Aveva deciso di conoscere la mafia dal suo interno e per anni si era infiltrato nella cosca dell’Arenella, uno dei quartieri di Palermo che si affaccia sul mare. Un’operazione di copertura molto delicata, della quale nemmeno tutti i suoi colleghi erano a conoscenza. Nato a Palermo il 21 ottobre 1952, Natale Mondo era un agente della Polizia di Stato. Si era arruolato nel 1972 e aveva prestato servizio al Ministero degli Interni, poi a Siracusa e a Trapani. Fu lì che conobbe Ninni Cassarà, che lo volle con sé dopo il suo trasferimento alla Questura del capoluogo siciliano. Affabile, sempre sorridente, Natale si guadagnò subito la stima e l’amicizia dei colleghi della Quinta Sezione Investigativa diretta dallo stesso Cassarà. Indagavano su Cosa Nostra. Per le quotidiane indagini sul territorio, non era ancora il tempo dei “pentiti” e dei “collaboratori di giustizia”. Le poche voci che fino a quel momento potevano dare una mano alla Polizia di Stato erano i confidenti. Anzi, quella fu l’ultima grande stagione dei confidenti che rappresentarono la possibilità di avere informazioni riguardanti Cosa Nostra. Natale viveva il territorio. All’Arenella ci era nato e conosceva tutti. Una sua fonte fu fondamentale in diverse occasioni per una svolta nelle indagini.

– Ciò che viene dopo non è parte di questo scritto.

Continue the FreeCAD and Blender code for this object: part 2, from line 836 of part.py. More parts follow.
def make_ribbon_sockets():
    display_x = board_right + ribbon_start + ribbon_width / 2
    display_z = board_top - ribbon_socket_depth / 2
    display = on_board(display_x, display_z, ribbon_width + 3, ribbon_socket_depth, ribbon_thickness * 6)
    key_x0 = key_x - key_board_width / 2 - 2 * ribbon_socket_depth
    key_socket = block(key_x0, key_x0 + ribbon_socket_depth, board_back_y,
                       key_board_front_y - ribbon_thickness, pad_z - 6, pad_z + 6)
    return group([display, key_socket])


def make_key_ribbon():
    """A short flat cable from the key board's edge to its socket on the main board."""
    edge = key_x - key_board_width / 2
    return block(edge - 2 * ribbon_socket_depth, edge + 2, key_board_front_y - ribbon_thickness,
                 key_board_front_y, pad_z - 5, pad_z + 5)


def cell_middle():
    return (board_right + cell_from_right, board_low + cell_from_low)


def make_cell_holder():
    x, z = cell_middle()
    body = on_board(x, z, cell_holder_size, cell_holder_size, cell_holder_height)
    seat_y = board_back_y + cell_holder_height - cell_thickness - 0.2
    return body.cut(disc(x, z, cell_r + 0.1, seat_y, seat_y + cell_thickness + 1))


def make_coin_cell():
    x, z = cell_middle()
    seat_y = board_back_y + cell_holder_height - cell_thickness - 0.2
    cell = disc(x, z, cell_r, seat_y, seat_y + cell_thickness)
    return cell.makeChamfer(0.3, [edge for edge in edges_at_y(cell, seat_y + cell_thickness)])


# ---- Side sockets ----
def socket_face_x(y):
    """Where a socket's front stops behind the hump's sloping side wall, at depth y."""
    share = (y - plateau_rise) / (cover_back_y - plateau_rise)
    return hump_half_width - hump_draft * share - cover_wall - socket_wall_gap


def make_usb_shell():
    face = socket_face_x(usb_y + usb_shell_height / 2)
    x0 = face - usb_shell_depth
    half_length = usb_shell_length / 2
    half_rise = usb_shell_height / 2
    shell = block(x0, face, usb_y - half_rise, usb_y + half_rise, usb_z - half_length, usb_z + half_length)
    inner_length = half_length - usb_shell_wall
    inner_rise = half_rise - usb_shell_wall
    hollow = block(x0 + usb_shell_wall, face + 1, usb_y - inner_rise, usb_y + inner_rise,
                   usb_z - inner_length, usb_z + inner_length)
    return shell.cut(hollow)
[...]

L’amicizia tra Natale Mondo e Ninni Cassarà era profonda e vera e prevaricava il concetto della differenza di grado. Tra loro c’era uno sguardo complice, entrambi avevano la capacità di leggere oltre. Negli anni che precedettero la morte di Mondo, la Squadra Mobile di Palermo aveva subito diversi traumi. Nel 1985 era stato ucciso prima Peppe Montana e poco tempo dopo, all’interno degli uffici della Squadra Mobile, era morto Salvatore Marino, indagato per l’omicidio di Montana. Il 6 agosto dello stesso anno furono uccisi Ninni Cassarà e il suo collega Roberto Antiochia e, in quel momento, iniziò la delegittimazione di Natale Mondo. Fu accusato di essere connivente con Cosa Nostra e di aver tradito il suo capo. Subì l’onta del disonore e del carcere. Natale Mondo fu scagionato, fu provata sia la sua fedeltà a Cassarà e allo Stato, sia la sua integrità.

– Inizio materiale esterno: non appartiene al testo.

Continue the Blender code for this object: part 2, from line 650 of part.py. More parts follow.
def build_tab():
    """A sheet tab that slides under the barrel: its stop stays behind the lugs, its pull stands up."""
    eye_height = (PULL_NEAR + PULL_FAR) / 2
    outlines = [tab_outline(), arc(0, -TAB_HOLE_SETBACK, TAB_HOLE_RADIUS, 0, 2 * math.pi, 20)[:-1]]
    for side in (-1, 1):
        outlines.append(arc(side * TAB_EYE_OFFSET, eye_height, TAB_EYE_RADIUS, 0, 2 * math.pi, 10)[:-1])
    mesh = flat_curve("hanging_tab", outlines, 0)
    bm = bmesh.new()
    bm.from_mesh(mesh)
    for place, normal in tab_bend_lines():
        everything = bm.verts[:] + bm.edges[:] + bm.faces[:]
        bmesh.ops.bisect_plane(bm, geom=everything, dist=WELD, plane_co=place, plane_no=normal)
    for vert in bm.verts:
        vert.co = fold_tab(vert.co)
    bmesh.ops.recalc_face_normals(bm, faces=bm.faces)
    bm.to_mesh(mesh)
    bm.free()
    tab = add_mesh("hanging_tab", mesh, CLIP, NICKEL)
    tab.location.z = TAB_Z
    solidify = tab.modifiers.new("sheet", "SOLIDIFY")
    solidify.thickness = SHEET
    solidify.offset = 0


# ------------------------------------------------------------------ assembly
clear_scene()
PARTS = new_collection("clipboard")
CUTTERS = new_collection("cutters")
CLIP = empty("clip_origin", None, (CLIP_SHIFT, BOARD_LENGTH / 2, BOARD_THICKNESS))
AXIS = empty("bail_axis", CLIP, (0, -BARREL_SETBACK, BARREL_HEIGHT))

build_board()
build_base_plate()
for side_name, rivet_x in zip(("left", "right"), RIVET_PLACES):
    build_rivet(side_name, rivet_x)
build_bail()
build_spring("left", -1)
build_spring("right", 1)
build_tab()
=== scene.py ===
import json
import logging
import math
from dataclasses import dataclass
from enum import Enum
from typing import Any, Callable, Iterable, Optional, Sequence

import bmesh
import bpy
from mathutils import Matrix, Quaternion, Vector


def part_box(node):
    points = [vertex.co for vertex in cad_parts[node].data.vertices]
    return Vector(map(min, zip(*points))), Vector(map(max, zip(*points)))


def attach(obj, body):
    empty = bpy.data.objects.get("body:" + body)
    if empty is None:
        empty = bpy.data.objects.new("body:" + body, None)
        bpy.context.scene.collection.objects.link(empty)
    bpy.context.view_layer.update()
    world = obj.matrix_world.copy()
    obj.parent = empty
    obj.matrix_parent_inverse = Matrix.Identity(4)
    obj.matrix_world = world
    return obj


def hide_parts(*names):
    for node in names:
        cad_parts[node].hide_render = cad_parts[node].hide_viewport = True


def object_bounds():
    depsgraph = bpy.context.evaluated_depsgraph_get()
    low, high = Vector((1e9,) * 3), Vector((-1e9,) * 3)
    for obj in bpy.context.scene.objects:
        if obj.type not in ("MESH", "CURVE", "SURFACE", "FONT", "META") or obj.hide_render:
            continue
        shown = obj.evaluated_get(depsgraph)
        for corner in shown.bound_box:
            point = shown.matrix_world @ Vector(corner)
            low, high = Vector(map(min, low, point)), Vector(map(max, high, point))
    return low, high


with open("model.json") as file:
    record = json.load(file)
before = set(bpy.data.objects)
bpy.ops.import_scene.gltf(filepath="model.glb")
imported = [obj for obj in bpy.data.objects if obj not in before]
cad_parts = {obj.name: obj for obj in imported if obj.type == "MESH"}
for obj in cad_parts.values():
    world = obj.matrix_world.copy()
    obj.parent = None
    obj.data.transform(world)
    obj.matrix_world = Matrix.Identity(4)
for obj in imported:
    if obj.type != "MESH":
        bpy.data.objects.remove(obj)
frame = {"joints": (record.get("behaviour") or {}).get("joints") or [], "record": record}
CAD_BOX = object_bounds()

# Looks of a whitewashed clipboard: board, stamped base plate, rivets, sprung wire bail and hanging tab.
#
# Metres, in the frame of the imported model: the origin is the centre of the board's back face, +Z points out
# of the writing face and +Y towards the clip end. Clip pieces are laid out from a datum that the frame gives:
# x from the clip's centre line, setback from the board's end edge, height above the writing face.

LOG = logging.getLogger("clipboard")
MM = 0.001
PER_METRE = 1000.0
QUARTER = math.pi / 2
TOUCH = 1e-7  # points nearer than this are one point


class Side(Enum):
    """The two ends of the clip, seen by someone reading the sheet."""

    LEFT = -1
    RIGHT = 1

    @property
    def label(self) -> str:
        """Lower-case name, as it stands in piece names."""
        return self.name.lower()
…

Da qualche mese le vicissitudini processuali di Natale erano terminate e aveva ripreso servizio presso la Questura di Trapani. È il 14 gennaio 1988 e Palermo, come spesso accadeva in quel periodo, è sotto shock per un brutale assassinio: la mafia aveva ucciso Giuseppe Insalaco, “Il Sindaco dei 100 giorni”, appena due giorni prima. Natale è a Palermo, all’Arenella, il suo quartiere. Porta sempre con sé la sua pistola calibro 38, anche quando non è in servizio.
Era scampato alla pioggia di fuoco del 6 agosto del 1985, quando i Kalashnikov della mafia ebbero la meglio su Cassarà e Antiochia. Natale teme per la sua vita. Sa perfettamente che la mafia non perdona e non dimentica, aspetta solo l’occasione giusta. Tutti i nodi vengono al pettine e all’Arenella si è cominciato a pensare che Natale c’entrasse qualcosa anche con la morte di Salvatore Marino. “Cornuto e sbirro”, “Infame”, questo era diventato per loro. Natale è in via Papa Sergio, davanti a un negozio di giocattoli gestito dalla moglie. Due killers aprono il fuoco su di lui. Cade a terra. Accade tutto molto velocemente e Natale Mondo è ucciso per la seconda volta, ma questa volta fisicamente. Oltre a Rosalia lascia due figlie, Dori e Dana. Salvino Madonia e Agostino Marino Mannoia furono condannati all’ergastolo per il suo omicidio. L’identità del terzo killer non fu mai accertata.